▶ **EXERCISE DESCRIPTION**
Transcribe word for word only the span whose first line is the one with "for piece in" and whose last line is the one with "before = set(bpy.data.objects)"; both of those lines belong to it.

★ ★ ★ ★

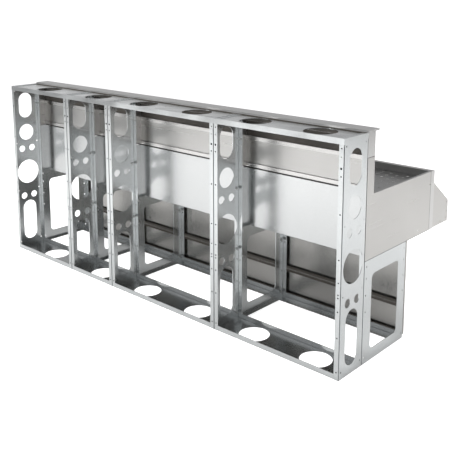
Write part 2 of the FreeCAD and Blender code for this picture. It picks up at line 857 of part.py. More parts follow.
def make_bottle_rail():
    """The trough that bottles stand in, between the two end plates."""
    body = new_body("bottle_rail")
    profile = new_sketch(body, "YZ_Plane", "-length / 2 + rail_plate + slack")
    back = "board_front_at + rail_plate"
    front = "total_depth - rail_plate"
    sides = [
        ("x", front),
        ("y", "rail_bottom + rail_plate"),
        ("x", back),
        ("y", "trough_back_top"),
        ("x", f"{back} + sheet"),
        ("y", "rail_bottom + rail_plate + sheet"),
        ("x", f"{front} - sheet"),
        ("y", "rail_front_top - slack"),
    ]
    bends = {0: "4 * sheet", 1: "4 * sheet", 4: "3 * sheet", 5: "3 * sheet"}
    add_outline(profile, sides, bends)
    pad(body, profile, "length - 2 * (rail_plate + slack)")
    place(body, "0", DIE_FRONT)


# ---- fasteners and drains ----


def add_group(label, solids):
    """Separate solids of one kind, in one object."""
    group = doc.addObject("Part::Feature", label)
    group.Label = label
    group.Shape = Part.makeCompound(solids)
    pieces.append(group)


def turned_along(shape, axis):
    """Turns a shape that was made along +Z to lie along the axis."""
    spin = FreeCAD.Rotation(FreeCAD.Vector(0, 0, 1), axis)
    shape.Placement = FreeCAD.Placement(FreeCAD.Vector(0, 0, 0), spin)
    return shape


def hexagon_prism(across, height):
    radius = across / math.sqrt(3)
    corners = []
    for i in range(7):
        angle = math.radians(60 * i)
        corners.append(FreeCAD.Vector(radius * math.cos(angle), radius * math.sin(angle), 0))
    face = Part.Face(Part.makePolygon(corners))
    return face.extrude(FreeCAD.Vector(0, 0, height))


def hex_bolt(grip):
    """A bolt and nut that clamp sheets of total thickness grip, head at z < 0."""
    head_across, head_height, nut_height = 13, 5, 6
    radius = amount("bolt_hole") / 2 - 0.1
    head = hexagon_prism(head_across, head_height)
    head.translate(FreeCAD.Vector(0, 0, -head_height))
    nut = hexagon_prism(head_across, nut_height)
    nut.translate(FreeCAD.Vector(0, 0, grip))
    shank = Part.makeCylinder(radius, grip + nut_height + 3)
    return head.fuse([nut, shank]).removeSplitter()


def pan_screw(reach):
    """A pan-head screw of shank length reach, along +Z, head at z < 0."""
    head_radius, head_height, shank_radius = 4.8, 2.6, 2.5
    head = Part.makeCylinder(head_radius, head_height)
    rim = [e for e in head.Edges if abs(e.BoundBox.ZMin - 0) < 1e-6 and e.BoundBox.ZMax < 1e-6]
    head = head.makeFillet(1.4, rim)
    head.translate(FreeCAD.Vector(0, 0, -head_height))
    return head.fuse(Part.makeCylinder(shank_radius, reach)).removeSplitter()


def copies(shape, places):
    made = []
    for x, y, z in places:
        copy = shape.copy()
        copy.translate(FreeCAD.Vector(x, y, z))
        made.append(copy)
    return made


def make_bolts():
    """The bolts that join the bays, through each pair of studs and each pair of side frames."""
    front = amount(DIE_FRONT)
    gauge = amount("gauge")
    stand = front + amount("die_depth")
    places = []
    for bay in BAYS[1:]:
        x = amount(LEFT_EDGE[bay]) - gauge
        for edge in (amount("bolt_edge"), amount("die_depth - bolt_edge")):
            for height in ("web_bolt_low", "web_bolt_middle", "web_bolt_upper", "web_bolt_high"):
                places.append((x, front + edge, amount(height)))
        for edge in (amount("stand_bolt_edge"), amount("stand_depth - stand_bolt_edge")):
            for height in STAND_BOLT_HEIGHTS[::2]:
                places.append((x, stand + edge, height))
    bolt = turned_along(hex_bolt(2 * gauge), FreeCAD.Vector(1, 0, 0))
    add_group("joint_bolts", copies(bolt, places))


def make_screws():
    """The screws through the flanges: wall to stand, wall to backsplash, and front panels."""
    inside = amount("-total_depth / 2 + die_depth - gauge")
    outside = amount("-total_depth / 2 + die_depth + stand_depth + panel_depth")
    edge = amount("screw_edge")
    to_stand, to_splash, to_front = [], [], []
    for bay in BAYS:
        left = amount(LEFT_EDGE[bay])
        right = left + amount(f"bay_{bay}")
        for x in (left + edge, right - edge):
            to_stand += [(x, inside, z) for z in STAND_FLANGE_HEIGHTS[2:]]
            to_splash += [(x, inside, z) for z in REAR_SCREW_HEIGHTS]
            to_front += [(x, outside, z) for z in STAND_FLANGE_HEIGHTS if z != 305]
    away = FreeCAD.Vector(0, 1, 0)
    short = turned_along(pan_screw(2 * amount("gauge") + 4), away)
    long = turned_along(pan_screw(amount("panel_depth + gauge") + 4), -away)
    solids = copies(short, to_stand) + copies(short, to_splash) + copies(long, to_front)
    add_group("sheet_metal_screws", solids)


def tailpiece(length):
    """A drain: a flanged strainer ring on the floor of a well, a lock nut and a tube below.
    z = 0 is the top of the well's floor."""
    sheet_thickness = amount("sheet")
    outer, inner = amount("tailpiece_outer") / 2, amount("tailpiece_inner") / 2
    ring = Part.makeCylinder(outer + 11, 2)
    nut = Part.makeCylinder(outer + 9, 8, FreeCAD.Vector(0, 0, -sheet_thickness - 8))
    tube = Part.makeCylinder(outer, length, FreeCAD.Vector(0, 0, -length))
    bore = Part.makeCylinder(inner, length + 4, FreeCAD.Vector(0, 0, -length - 1))
    bars = []
    for angle in (0, 90):
        bar = Part.makeBox(2 * inner + 2, 3, 1.5, FreeCAD.Vector(-inner - 1, -1.5, -1.5))
        bar.rotate(FreeCAD.Vector(0, 0, 0), FreeCAD.Vector(0, 0, 1), angle)
        bars.append(bar)
    return ring.fuse([nut, tube]).cut(bore).fuse(bars).removeSplitter()


def make_drains(wells):
    solids = []
    for bay, floor, inserts in wells:
        across, along = drain_place(f"bay_{bay}", inserts)
        x = amount(f"{LEFT_EDGE[bay]} + {across}")
        y = amount(f"-total_depth / 2 + {along}")
        z = amount(f"{floor} + sheet")
        solids += copies(tailpiece(TAILPIECE_LENGTH), [(x, y, z)])
    add_group("drain_tailpieces", solids)


TAILPIECE_LENGTH = 60


# ---- assembly ----


def build():
    for bay in BAYS:
        left, width = LEFT_EDGE[bay], f"bay_{bay}"
        right = f"{left} + {width}"
        holes = 2 if bay in "cd" else 1
        make_stud(f"stud_{bay}_left", left, False)
        make_stud(f"stud_{bay}_right", right, True)
        make_bottom_track(f"bottom_track_{bay}", left, width, holes)
        make_top_track(f"top_track_{bay}", left, width, holes)
        make_side_frame(f"side_frame_{bay}_left", left, False)
        make_side_frame(f"side_frame_{bay}_right", right, True)
        make_sill_rail(f"sill_rail_{bay}", left, width)
        make_front_panel(f"kick_panel_{bay}", left, width, "kick_bottom", "kick_top", (35, 140))
        access = (189, 432)
        make_front_panel(f"access_panel_{bay}", left, width, "access_bottom", "access_top", access)
        make_back_panel(f"back_panel_{bay}", left, width)
    make_side_panel("side_panel_left", "-length / 2", True)
    make_side_panel("side_panel_right", "length / 2", False)
    make_front_apron()
    make_lower_splash()
    make_splash_cap()
    make_well("a", "drainboard_pan_a", "pan_floor", "10", "2.5", 2)
    make_well("b", "dump_sink_b", "sink_floor", "55", "40")
    make_well("c", "ice_bin_c", "bin_floor", "25", "18")
    make_well("d", "drainboard_pan_d", "pan_floor", "10", "2.5", 3)
    make_insert("drain_insert_a_left", LEFT_EDGE["a"], "bay_a", 2, 0, 5)
    make_insert("drain_insert_a_right", LEFT_EDGE["a"], "bay_a", 2, 1, 5)
    make_insert("drain_insert_d_left", LEFT_EDGE["d"], "bay_d", 3, 0, 4)
    make_insert("drain_insert_d_middle", LEFT_EDGE["d"], "bay_d", 3, 1, 4)
    make_insert("drain_insert_d_right", LEFT_EDGE["d"], "bay_d", 3, 2, 4)
    make_rail_bracket("rail_bracket_left", "-length / 2", True)
    make_rail_bracket("rail_bracket_right", "length / 2", False)
    make_bottle_rail()
    make_bolts()
    make_screws()
    wells = (("a", "pan_floor", 2), ("b", "sink_floor", 1), ("c", "bin_floor", 1), ("d", "pan_floor", 3))
    make_drains(wells)


def check_and_export():
    doc.recompute()
    for item in doc.Objects:
        if "Invalid" in item.State or "Error" in item.State:
            raise RuntimeError(f"{item.Name} failed: {item.State}")
    os.makedirs("parts", exist_ok=True)
    for piece in pieces:
        if piece.Shape.isNull() or not piece.Shape.isValid():
            raise RuntimeError(f"{piece.Label} has no valid shape")
        piece.Shape.exportStep(f"parts/{piece.Label}.step")
    print(len(pieces), "nodes written")


fill_sheet()
build()
check_and_export()
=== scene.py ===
import math

import bmesh
import bpy
from mathutils import Matrix, Vector


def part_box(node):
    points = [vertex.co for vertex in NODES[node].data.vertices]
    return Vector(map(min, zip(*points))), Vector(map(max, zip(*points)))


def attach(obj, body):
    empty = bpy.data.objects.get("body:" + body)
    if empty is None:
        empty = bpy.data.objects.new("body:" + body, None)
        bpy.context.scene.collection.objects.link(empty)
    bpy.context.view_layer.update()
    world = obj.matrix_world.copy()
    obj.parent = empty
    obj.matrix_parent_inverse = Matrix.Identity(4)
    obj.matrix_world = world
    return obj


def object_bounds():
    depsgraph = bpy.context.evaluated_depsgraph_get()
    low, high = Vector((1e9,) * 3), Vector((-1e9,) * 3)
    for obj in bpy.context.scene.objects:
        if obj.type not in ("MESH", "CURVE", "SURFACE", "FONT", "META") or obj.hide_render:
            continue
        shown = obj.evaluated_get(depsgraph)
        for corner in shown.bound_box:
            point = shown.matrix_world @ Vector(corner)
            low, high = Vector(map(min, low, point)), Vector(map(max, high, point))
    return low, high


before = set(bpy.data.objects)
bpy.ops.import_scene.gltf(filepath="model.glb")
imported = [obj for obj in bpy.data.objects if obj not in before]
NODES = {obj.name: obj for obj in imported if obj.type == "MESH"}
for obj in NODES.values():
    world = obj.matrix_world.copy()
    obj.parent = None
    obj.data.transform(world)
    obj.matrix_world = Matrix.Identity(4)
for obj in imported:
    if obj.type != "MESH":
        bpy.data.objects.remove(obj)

CAD_BOX = [list(corner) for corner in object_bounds()]
ROOT = "frame"

# ---- materials ----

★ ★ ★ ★

▶ **RESULT BELOW**
    for piece in pieces:
        if piece.Shape.isNull() or not piece.Shape.isValid():
            raise RuntimeError(f"{piece.Label} has no valid shape")
        piece.Shape.exportStep(f"parts/{piece.Label}.step")
    print(len(pieces), "nodes written")


fill_sheet()
build()
check_and_export()
=== scene.py ===
import math

import bmesh
import bpy
from mathutils import Matrix, Vector


def part_box(node):
    points = [vertex.co for vertex in NODES[node].data.vertices]
    return Vector(map(min, zip(*points))), Vector(map(max, zip(*points)))


def attach(obj, body):
    empty = bpy.data.objects.get("body:" + body)
    if empty is None:
        empty = bpy.data.objects.new("body:" + body, None)
        bpy.context.scene.collection.objects.link(empty)
    bpy.context.view_layer.update()
    world = obj.matrix_world.copy()
    obj.parent = empty
    obj.matrix_parent_inverse = Matrix.Identity(4)
    obj.matrix_world = world
    return obj


def object_bounds():
    depsgraph = bpy.context.evaluated_depsgraph_get()
    low, high = Vector((1e9,) * 3), Vector((-1e9,) * 3)
    for obj in bpy.context.scene.objects:
        if obj.type not in ("MESH", "CURVE", "SURFACE", "FONT", "META") or obj.hide_render:
            continue
        shown = obj.evaluated_get(depsgraph)
        for corner in shown.bound_box:
            point = shown.matrix_world @ Vector(corner)
            low, high = Vector(map(min, low, point)), Vector(map(max, high, point))
    return low, high


before = set(bpy.data.objects)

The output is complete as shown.